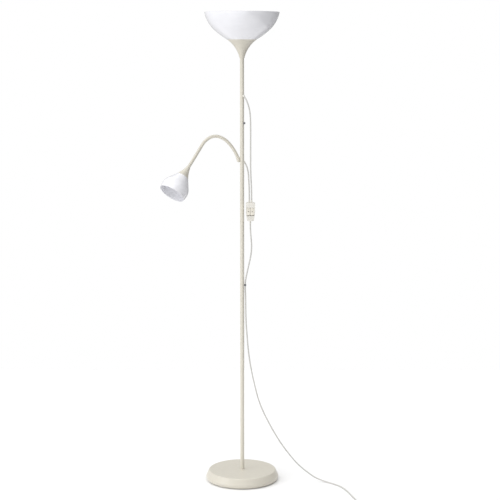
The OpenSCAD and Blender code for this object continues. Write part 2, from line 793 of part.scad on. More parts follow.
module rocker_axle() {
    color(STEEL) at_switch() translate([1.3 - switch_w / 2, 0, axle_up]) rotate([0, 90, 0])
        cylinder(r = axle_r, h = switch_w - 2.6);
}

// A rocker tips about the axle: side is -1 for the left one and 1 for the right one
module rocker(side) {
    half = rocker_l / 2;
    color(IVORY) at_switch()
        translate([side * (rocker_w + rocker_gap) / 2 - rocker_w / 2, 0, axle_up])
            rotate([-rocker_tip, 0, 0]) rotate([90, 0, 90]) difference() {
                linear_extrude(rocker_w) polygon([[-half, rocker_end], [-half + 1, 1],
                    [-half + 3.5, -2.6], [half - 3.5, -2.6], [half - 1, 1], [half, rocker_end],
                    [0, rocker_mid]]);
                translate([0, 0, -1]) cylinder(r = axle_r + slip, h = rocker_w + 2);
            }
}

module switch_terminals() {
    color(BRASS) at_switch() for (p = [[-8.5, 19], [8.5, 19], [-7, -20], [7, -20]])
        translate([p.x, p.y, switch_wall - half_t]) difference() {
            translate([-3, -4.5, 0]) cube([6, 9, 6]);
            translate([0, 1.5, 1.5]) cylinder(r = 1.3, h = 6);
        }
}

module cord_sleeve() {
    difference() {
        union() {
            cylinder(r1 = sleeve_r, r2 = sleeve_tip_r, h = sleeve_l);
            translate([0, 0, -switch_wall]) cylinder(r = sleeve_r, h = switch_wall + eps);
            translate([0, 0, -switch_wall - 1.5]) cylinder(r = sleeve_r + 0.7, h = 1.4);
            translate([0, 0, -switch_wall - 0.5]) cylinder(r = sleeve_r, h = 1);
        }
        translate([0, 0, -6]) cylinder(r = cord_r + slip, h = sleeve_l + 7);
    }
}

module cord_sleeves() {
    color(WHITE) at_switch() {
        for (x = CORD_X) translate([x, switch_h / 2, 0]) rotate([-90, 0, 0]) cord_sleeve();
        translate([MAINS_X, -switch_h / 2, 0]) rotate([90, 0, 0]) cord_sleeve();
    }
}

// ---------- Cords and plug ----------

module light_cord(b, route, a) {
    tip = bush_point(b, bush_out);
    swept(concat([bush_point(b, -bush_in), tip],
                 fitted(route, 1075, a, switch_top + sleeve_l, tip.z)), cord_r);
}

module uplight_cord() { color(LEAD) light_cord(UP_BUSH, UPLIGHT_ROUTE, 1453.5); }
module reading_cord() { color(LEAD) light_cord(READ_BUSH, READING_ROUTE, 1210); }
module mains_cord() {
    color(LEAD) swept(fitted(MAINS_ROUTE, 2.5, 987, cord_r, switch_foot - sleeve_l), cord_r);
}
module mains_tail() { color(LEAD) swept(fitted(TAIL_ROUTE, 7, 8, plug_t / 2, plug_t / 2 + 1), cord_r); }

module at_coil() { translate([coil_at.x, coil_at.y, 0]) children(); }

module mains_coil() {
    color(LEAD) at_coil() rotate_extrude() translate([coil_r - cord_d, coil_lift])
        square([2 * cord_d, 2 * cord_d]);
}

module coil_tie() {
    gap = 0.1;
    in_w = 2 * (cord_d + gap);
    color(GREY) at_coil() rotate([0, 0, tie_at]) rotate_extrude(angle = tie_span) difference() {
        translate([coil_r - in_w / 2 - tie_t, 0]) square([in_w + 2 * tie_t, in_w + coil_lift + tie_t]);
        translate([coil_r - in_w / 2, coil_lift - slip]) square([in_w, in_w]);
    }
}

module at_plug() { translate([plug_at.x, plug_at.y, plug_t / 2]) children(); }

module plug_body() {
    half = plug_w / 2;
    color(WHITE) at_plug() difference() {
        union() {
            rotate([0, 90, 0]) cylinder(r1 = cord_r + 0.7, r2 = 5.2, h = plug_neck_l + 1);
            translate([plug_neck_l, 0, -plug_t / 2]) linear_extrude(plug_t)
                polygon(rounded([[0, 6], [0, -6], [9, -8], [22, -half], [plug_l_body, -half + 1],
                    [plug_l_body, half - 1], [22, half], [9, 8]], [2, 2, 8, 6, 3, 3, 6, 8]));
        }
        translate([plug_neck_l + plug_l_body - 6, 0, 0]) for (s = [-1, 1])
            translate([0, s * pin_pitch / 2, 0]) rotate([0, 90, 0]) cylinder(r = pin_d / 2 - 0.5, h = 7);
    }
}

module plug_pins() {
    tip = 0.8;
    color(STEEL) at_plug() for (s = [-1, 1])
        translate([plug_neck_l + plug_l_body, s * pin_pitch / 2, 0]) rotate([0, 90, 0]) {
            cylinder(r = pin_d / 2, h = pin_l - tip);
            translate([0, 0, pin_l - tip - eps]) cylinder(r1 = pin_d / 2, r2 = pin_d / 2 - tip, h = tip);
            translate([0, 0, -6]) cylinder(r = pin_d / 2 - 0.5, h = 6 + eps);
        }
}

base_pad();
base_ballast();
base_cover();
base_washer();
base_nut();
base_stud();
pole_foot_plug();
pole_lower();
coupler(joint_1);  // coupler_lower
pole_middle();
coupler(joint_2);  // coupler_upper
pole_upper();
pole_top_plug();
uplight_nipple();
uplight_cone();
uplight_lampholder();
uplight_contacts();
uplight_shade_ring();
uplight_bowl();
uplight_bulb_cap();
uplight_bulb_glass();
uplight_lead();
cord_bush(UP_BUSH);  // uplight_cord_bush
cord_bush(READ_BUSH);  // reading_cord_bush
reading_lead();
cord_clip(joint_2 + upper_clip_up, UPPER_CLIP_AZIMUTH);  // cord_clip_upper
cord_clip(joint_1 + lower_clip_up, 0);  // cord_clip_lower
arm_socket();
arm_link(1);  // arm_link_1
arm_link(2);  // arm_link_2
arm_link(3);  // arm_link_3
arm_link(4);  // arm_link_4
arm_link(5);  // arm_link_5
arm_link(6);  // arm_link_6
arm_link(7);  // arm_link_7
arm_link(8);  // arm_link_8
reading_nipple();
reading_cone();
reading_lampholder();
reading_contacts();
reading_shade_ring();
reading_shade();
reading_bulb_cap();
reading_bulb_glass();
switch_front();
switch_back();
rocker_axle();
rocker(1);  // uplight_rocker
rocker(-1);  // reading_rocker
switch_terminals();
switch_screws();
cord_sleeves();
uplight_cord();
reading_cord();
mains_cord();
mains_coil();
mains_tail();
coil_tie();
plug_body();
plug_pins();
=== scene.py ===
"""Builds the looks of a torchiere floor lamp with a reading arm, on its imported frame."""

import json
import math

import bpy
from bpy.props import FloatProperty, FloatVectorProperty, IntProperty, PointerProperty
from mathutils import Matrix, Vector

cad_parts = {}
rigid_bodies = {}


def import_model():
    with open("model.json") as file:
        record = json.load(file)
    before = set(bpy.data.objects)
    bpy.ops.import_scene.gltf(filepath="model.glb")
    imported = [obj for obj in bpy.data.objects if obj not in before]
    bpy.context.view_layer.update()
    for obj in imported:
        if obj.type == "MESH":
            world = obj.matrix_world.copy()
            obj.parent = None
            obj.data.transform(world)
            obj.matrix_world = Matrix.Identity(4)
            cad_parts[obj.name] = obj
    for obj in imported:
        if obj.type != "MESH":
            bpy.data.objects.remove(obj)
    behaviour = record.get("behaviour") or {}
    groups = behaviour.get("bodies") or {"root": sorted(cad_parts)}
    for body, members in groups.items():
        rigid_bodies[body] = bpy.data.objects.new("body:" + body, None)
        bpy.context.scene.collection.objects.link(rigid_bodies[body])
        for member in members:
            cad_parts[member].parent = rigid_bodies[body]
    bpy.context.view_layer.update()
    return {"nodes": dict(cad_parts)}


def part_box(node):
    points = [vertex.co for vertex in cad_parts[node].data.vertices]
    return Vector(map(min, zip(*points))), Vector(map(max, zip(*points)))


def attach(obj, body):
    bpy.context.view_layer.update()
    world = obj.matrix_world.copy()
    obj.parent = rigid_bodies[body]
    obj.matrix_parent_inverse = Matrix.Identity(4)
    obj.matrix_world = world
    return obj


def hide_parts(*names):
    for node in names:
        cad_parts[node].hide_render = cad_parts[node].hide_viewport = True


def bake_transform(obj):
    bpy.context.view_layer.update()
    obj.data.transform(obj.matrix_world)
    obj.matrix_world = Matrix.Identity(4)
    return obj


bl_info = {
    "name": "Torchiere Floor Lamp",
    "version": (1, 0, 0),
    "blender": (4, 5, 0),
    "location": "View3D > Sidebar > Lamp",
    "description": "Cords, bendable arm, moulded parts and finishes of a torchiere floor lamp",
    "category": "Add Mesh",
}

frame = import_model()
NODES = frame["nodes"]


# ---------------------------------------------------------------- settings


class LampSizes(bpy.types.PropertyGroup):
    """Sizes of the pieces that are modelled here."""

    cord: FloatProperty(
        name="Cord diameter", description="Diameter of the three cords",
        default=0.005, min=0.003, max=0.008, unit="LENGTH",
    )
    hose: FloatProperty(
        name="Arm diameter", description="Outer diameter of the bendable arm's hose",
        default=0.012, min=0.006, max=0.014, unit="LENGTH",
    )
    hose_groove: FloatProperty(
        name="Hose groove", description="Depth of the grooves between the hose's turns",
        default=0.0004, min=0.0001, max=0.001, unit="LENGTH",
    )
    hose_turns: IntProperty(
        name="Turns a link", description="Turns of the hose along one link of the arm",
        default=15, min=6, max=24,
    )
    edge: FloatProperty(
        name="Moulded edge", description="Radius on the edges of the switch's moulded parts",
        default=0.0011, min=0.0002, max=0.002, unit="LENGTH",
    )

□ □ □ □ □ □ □

Do this
Write out the lines above from the one containing "cad_parts[node].hide_render = cad_parts[node].hide_viewport" through the last, exactly as they are.

Exercise result
        cad_parts[node].hide_render = cad_parts[node].hide_viewport = True


def bake_transform(obj):
    bpy.context.view_layer.update()
    obj.data.transform(obj.matrix_world)
    obj.matrix_world = Matrix.Identity(4)
    return obj


bl_info = {
    "name": "Torchiere Floor Lamp",
    "version": (1, 0, 0),
    "blender": (4, 5, 0),
    "location": "View3D > Sidebar > Lamp",
    "description": "Cords, bendable arm, moulded parts and finishes of a torchiere floor lamp",
    "category": "Add Mesh",
}

frame = import_model()
NODES = frame["nodes"]


# ---------------------------------------------------------------- settings


class LampSizes(bpy.types.PropertyGroup):
    """Sizes of the pieces that are modelled here."""

    cord: FloatProperty(
        name="Cord diameter", description="Diameter of the three cords",
        default=0.005, min=0.003, max=0.008, unit="LENGTH",
    )
    hose: FloatProperty(
        name="Arm diameter", description="Outer diameter of the bendable arm's hose",
        default=0.012, min=0.006, max=0.014, unit="LENGTH",
    )
    hose_groove: FloatProperty(
        name="Hose groove", description="Depth of the grooves between the hose's turns",
        default=0.0004, min=0.0001, max=0.001, unit="LENGTH",
    )
    hose_turns: IntProperty(
        name="Turns a link", description="Turns of the hose along one link of the arm",
        default=15, min=6, max=24,
    )
    edge: FloatProperty(
        name="Moulded edge", description="Radius on the edges of the switch's moulded parts",
        default=0.0011, min=0.0002, max=0.002, unit="LENGTH",
    )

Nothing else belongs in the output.